我看到了一辆白色的医用车,车就停在路边,有好事的村民走了过来。
“村长,你们这是干什么?”老村民好奇的问。
“送他去医院治病,再不治他,就会变成下一个申经斌。”村长回答。
“是要治了,我见他总是呆坐在那,有一段时间了,恐怕是精神方面有问题。”一名围观的妇女说。
“早该把他弄走了,他总是坐在那里,又不肯走,听说他是个神经病,我们心神不宁的,生怕他伤害我们的孙子。”一名老年妇人反映。
“尚校长也在,早就应该把他送进精神病院,不要成为下一个申经斌,伤了大人和孩子就不好呢,我听说申经斌也是被校长抓到的,尚校长真是好样的。”一个老头说。
“申经斌是我抓到的,申经斌提着刀进了学校,正好被我发现,家长把孩子交到学校,我就要负责他们的安全,我是一校之长,遇到这样的事就要挺身而出。这人常呆坐在那看水,我就发现他苗头不对,心理可能出现问题,为了孩子们的安全,防犯着他惹事,刚好我又遇见村长,跟他一合计,就决定将他送医。”尚校长说。
有妇人领着小孩驻足围观,小女孩指着我说:“神经病,神经病。”
一个黑衣男人从驾驶室里跳下,车门被男司机立刻拉开,发出滑动的声音。
我见到车内苍白的内饰,我的一只手突然勾住了车门沿,我不愿意上车,也不愿意去医院。
他们觉察到有阻力,我没有被顺利的抬进去,村长见到我的手紧抠着车沿呢,他腾出手来,就用力掰开我的手。

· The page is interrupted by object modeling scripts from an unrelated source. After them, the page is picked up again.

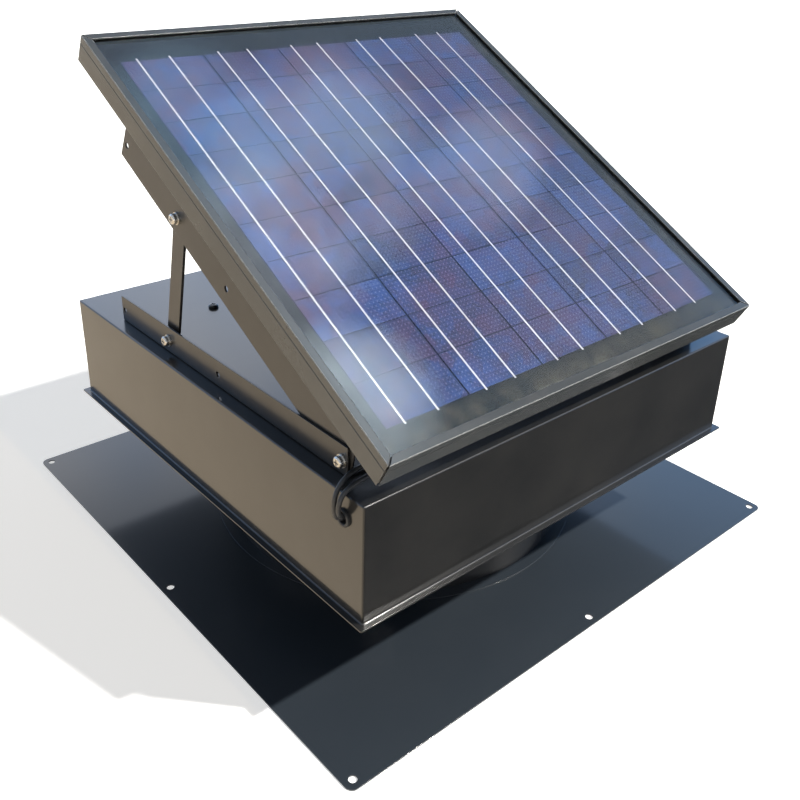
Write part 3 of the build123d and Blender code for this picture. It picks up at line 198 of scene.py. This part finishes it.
def add_sky():
    """A soft blue sky with soft boxes for gloss, and an even one for matt surfaces and the camera."""
    world = bpy.data.worlds.new("studio")
    bpy.context.scene.world = world
    world.use_nodes = True
    tree = world.node_tree
    where = node(tree, "TexCoord").outputs["Generated"]
    split = node(tree, "SeparateXYZ", Vector=where)
    ramp = node(tree, "ValToRGB", Fac=split.outputs["Z"])
    stops = ramp.color_ramp.elements
    stops[0].position = HORIZON_HEIGHT
    stops[0].color = (*HORIZON, 1)
    stops[1].position = 1.0
    stops[1].color = (*ZENITH, 1)
    middle = stops.new(MIDDLE_HEIGHT)
    middle.color = (*MIDDLE, 1)
    # the blue half of the sky lies to the right and behind, the other half is plain
    blue = between(tree, calculate(tree, "ADD", split.outputs["X"], split.outputs["Y"]), -0.3, 0.3)
    color = mix_color(tree, blue, PLAIN, ramp.outputs[0])
    sky = node(tree, "Background", Color=color, Strength=1.0).outputs[0]
    cloud = between(tree, noise(tree, where, 5.0, 4, 0.55), 0.35, 0.65, 0.45, 1.3)
    for direction, half_angle, brightness, color in SOFT_BOXES:
        glow = calculate(tree, "MULTIPLY", soft_box(tree, where, direction, half_angle), brightness)
        glow = calculate(tree, "MULTIPLY", glow, cloud)
        box = node(tree, "Background", Color=(*color, 1), Strength=glow)
        both = tree.nodes.new("ShaderNodeAddShader")
        tree.links.new(sky, both.inputs[0])
        tree.links.new(box.outputs[0], both.inputs[1])
        sky = both.outputs[0]
    rays = node(tree, "LightPath")
    for kind, color in (("Is Diffuse Ray", AMBIENT), ("Is Camera Ray", BACKGROUND)):
        even = node(tree, "Background", Color=(*color, 1), Strength=1.0)
        choice = tree.nodes.new("ShaderNodeMixShader")
        tree.links.new(rays.outputs[kind], choice.inputs[0])
        tree.links.new(sky, choice.inputs[1])
        tree.links.new(even.outputs[0], choice.inputs[2])
        sky = choice.outputs[0]
    tree.links.new(sky, tree.nodes["World Output"].inputs["Surface"])


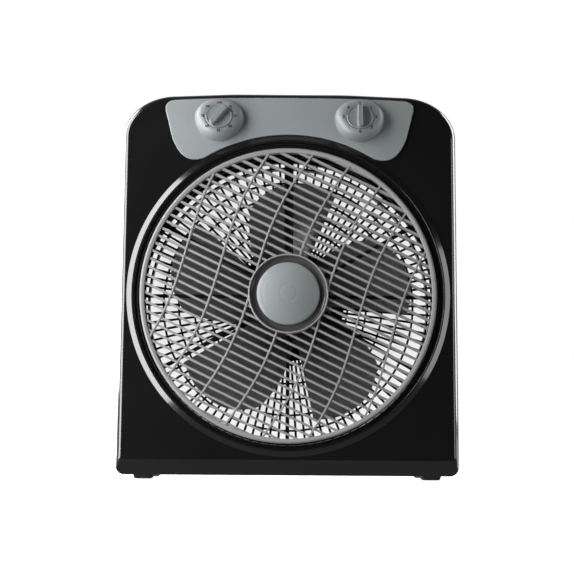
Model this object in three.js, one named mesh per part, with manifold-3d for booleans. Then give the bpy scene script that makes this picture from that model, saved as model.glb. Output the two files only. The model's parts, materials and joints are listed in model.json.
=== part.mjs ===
// Box fan, 30 cm: a square case with a rotating louvre grille in front of a five-blade rotor.
// Millimetres, +Z up, front towards -Y. Everything is drawn in a frame on the fan's axis:
// X to the right, Y is the depth behind the crest of the trim ring, Z up from the axis.
import * as THREE from 'three';
import * as BufferGeometryUtils from 'three/addons/utils/BufferGeometryUtils.js';
import Module from 'manifold-3d';

const wasm = await Module();
wasm.setup();

// ---- driving dimensions ----
const AXIS_HEIGHT = 209; // fan axis above the floor
const GAP = 0.3; // between pieces that touch
const WALL = 2.5; // moulded wall

const CASE_HALF_WIDTH = 193;
const CASE_TOP = 235;
const CASE_BOTTOM = -204.5;
const FACE_Y = 3; // front face of the case
const PARTING_Y = 64; // where the front and rear shells meet
const BACK_Y = 132;
const CASE_EDGE = { size: 8, depth: 12 }; // rounded front and back edges
const FOLD_Z = -187; // the face slants back below this line
const FOLD_DEPTH = 11;

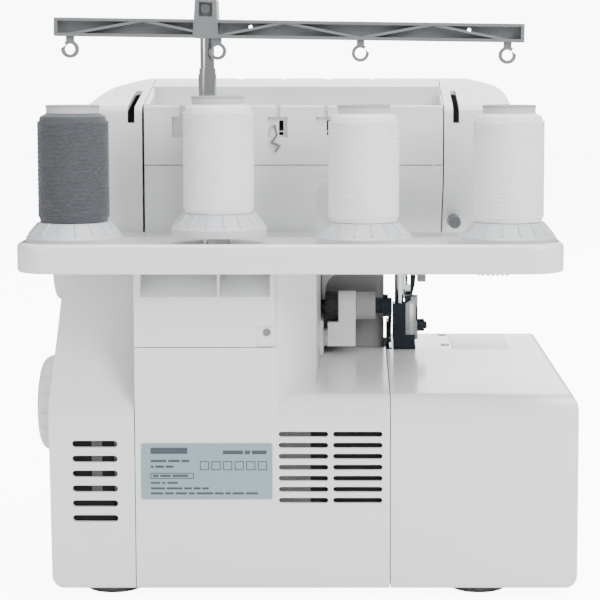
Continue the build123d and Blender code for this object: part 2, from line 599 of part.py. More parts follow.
SWITCH_Y, SWITCH_Z = -112.0, 42.0
with BuildPart() as power_switch:
    with BuildSketch(Plane.XZ.offset(106.5)):
        with BuildLine():
            Polyline((129, 41), (131, 50.3), (140.6, 50.3), (138.9, 42), (140.6, 33.7), (131, 33.7), close=True)
        make_face()
    extrude(amount=11)
    with BuildSketch(Plane.XZ.offset(105)):
        with Locations((135, SWITCH_Z)):
            Circle(1.5)
    extrude(amount=14)
save(power_switch, "power_switch")

# ---------------------------------------------------------------- needle and presser
BAR_R = 3.0
with BuildPart() as needle_bar:
    with Locations((NEEDLE_X, NEEDLE_Y, 188)):
        Cylinder(BAR_R, 76)
    with Locations((NEEDLE_X, NEEDLE_Y, 153)):
        Box(9.5, 7, 9)
    for x in (-1.8, 1.8):
        with Locations((NEEDLE_X + x, NEEDLE_Y, 139)):
            Cylinder(0.8, 24)
        with Locations((NEEDLE_X + x, NEEDLE_Y, 124)):
            Cone(0.25, 0.8, 6)
save(needle_bar, "needle_bar")

COLLAR_LOW = 172.0
with BuildPart() as presser_bar:
    with Locations((PRESSER_X, PRESSER_Y, 182)):
        Cylinder(BAR_R, 98)
    with Locations((PRESSER_X, PRESSER_Y, COLLAR_LOW + 2)):
        Cylinder(7.5, 4)
save(presser_bar, "presser_bar")

with BuildPart() as presser_foot:
    add(slab(-66, -57.6, -72, -60, 125, 147))            # black shank holder
    add(slab(-74.3, -66, -69, -63, 123, 152))            # grey frame beside it
    add(slab(-72.5, -58.2, -73, -61, 118, 126))
    add(slab(-73, -58.2, -98, -62, 116.5, 118.6))        # sole
    add(slab(-73, -58.2, -101, -97, 117.6, 119.4))
    with Locations((NEEDLE_X, NEEDLE_Y, 117)):
        Box(6.6, 3.4, 8, mode=Mode.SUBTRACT)
    add(x_cylinder(-66, 132, 4.2, -78.8, -74))
    add(x_cylinder(-66, 132, 2.6, -80.0, -78))
    with Locations((PRESSER_X, PRESSER_Y, 140)):
        Cylinder(BAR_R, 14.2, mode=Mode.SUBTRACT)
save(presser_foot, "presser_foot")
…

我被平稳的放在一张简易床上,床沿上有灰色的带子,老绑熟练的给我扣上紧固带。
“村长,我就不用去医院了,我还有课呢,医生们辛苦了。”尚校长客气的说。
“校长回去吧,我和他妈送他去医院。”村长上了车。
我听到车门滑动的声音,呯的一声,车门被关上了。
我妈着红衣,就坐在我身旁,她焦虑的看着我,显得手足无措,她就像一个陌生人。
“妈啊,你真糊涂,我没有病。”
“娃啊,进了医院要听医生的话,不可任性胡来,按时吃药,病就会很快好的。”我妈安慰着。
我见到车外有公交车驶过,车里坐满了人,我要开始喊叫了,引起他们的注意,也许他们会报警。
“救命,救命,我被人绑架了。”我张着大嘴喊叫着。
“真是噪音污染,我的耳朵都快被你吵聋了,告诉你,喊叫是没用的,旁人会认为你患了严重的精神病。”司机说。
车身上有市精神卫生中心的几个字,我的喊叫是无意义的。